Huffman worries that the increase in Marfa sector drug seizures results from the bloody drug war elsewhere, forcing narco-traffickers to find less dangerous places to move their goods. “It’s ideal for narcotics,” he says. “You can have everyone in our sector on the lines, and you won’t come close to covering it by any stretch of the imagination. It’s still wide open country.”

UTEP’s Tony Payan says Huffman should be concerned about drug traffic making its way into Presidio and Ojinaga. “We should expect this to be moving around to find the area of least resistance,” he says. Officials in Presidio and Ojinaga only have to look west to the Valle de Juárez to understand how this so-called balloon-effect works.

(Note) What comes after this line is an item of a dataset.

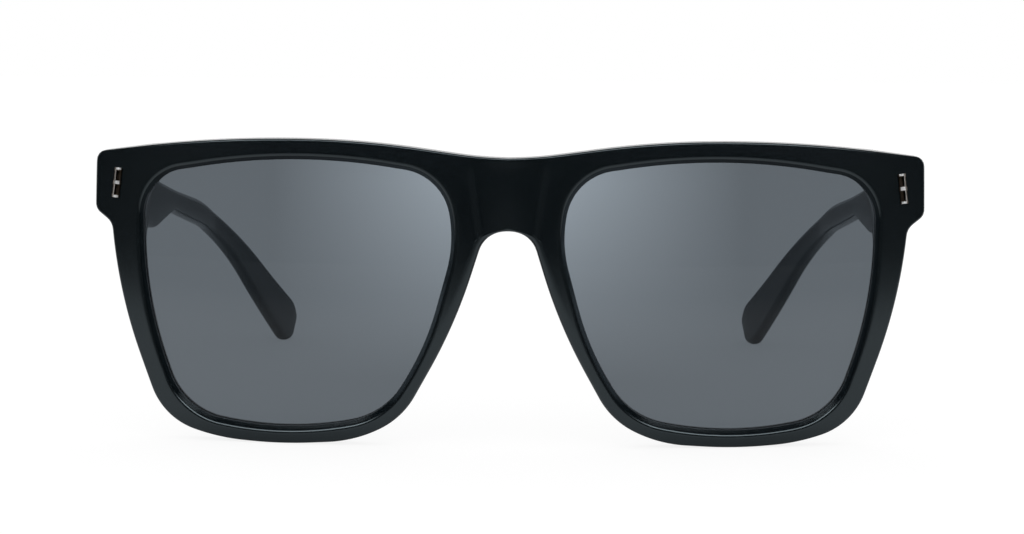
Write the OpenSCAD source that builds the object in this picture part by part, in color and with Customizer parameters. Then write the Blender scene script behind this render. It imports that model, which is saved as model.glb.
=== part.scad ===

The U.S. started beefing up security in El Paso in the 1990s with efforts like Operation Hold the Line — the brainchild of then Border Patrol Sector Chief and now U.S. Rep. Silvestre Reyes, D-El Paso — and an onslaught of sensors, video surveillance, unmanned drones and the like, Payan says. The effect: They squeezed drug traffickers into the rural Juárez Valley, where dope smugglers had few security agents, or even residents, to worry about.

While the headquarters and street sales continued under the control of wealthy drug lords in Juárez, the dangerous grunt work of transporting loads from Mexico to the U.S. moved into those small, less patrolled, rural communities. The lucrative business became pervasive, ensnaring everyone from poor farmworkers to not-so-poor city officials. Now the towns are seeing the wrath of cartels as they fight for control of the drug passages. “People are under siege,” Payan says.

Mexican President Felipe Calderón has vowed to continue his fight against the cartels, and the drug lords aren’t about to give in. With no end in sight to the bloodshed and the violence that has consumed life in Juárez and the Juárez Valley, Payan says, communities like Presidio and Ojinaga should prepare for the worst. “It’s a never-ending story.”